Por Josias de Souza - uol
Num instante em que Bolsonaro manda às favas a
responsabilidade fiscal com o pretexto de acudir os brasileiros que Paulo
Guedes chama de "mais frágeis", surge na Câmara uma ala de deputados
fracos e oprimidos. Consideram-se desatendidos na partilha de verbas da xepa
das emendas orçamentárias secretas. Há no ar um aroma de escândalo.
O chorume que escorre pelos subterrâneos do Legislativo
é muito parecido com aquele que surgiu em setembro de 2004, quando começou a
ser pronunciada a palavra "mensalão". O melado engrossou até que, em
junho de 2005, o então deputado Roberto Jefferson chutou o balde. Nessa época,
Jefferson era aliado do PT. Hoje, é um bolsonarista radical.
Servindo-se do álibi social de destinar R$ 30 bilhões
em verbas extraordinárias para o novo Bolsa Família de R$ 400, o governo e seus
aliados no Legislativo tramaram a acomodação de um Bolsa Reeleição de R$ 83
bilhões numa laje acima do teto de gastos. Parte da verba será usada para gratificar
os maus costumes.
Criadas sem alarde em 2020, as chamadas emendas de
relator asseguraram neste ano de 2021 a partilha de algo como R$ 20 bilhões
entre os aliados do Planalto. A execução secreta rompeu um dique para o
escoamento de malfeitorias à margem dos órgãos de controle.
Os parlamentares dão de barato que o rompimento do teto
levará pelo menos R$ 16 bilhões para o dreno do Orçamento de 2022 que manterá
irrigados os pomares do centrão e hortas adjacentes no ano eleitoral. Daí a
chiadeira por uma distribuição equânime. Deseja-se usar parte da verba
extra-teto também para elevar de R$ 2,1 bilhões para R$ 4 bilhões o caixa do fundo
eleitoral.
A corrida por verbas ocorre numa hora em que o
presidente da Câmara, Arthur Lira, molha o paletó para aprovar uma emenda que
eleva a influência política do Congresso sobre o Conselho Nacional do
Ministério Público. Derrotado numa votação em que faltaram 11 votos para
atingir a marca dos 308 necessários à aprovação da proposta, Lira cogita
reiniciar o jogo, realizando nova votação.

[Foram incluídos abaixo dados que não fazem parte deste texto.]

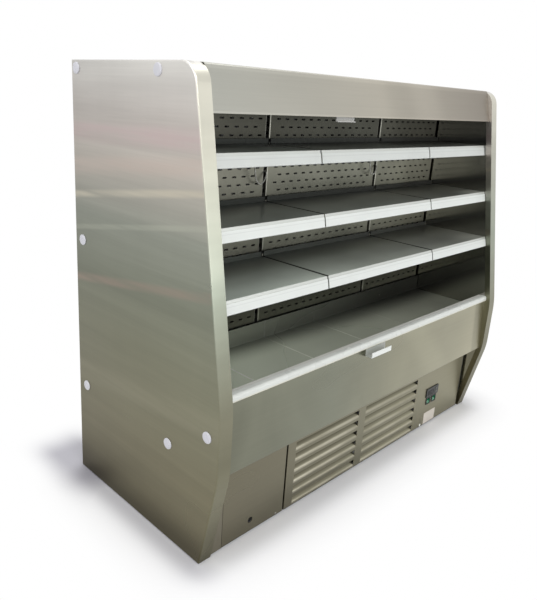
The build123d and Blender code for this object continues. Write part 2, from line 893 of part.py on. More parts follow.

Alega-se que o Ministério Público criminaliza a
política com seus inquéritos, mas se abstém de punir procuradores e promotores
que abusam do poder. Ainda não surgiu um novo Roberto Jefferson. Entretanto, se
o melado das emendas secretas continuar escorrendo, corre-se o risco do
surgimento de novas evidências de que a política é criminalizada por criminosos
que se apropriam de verbas do contribuinte.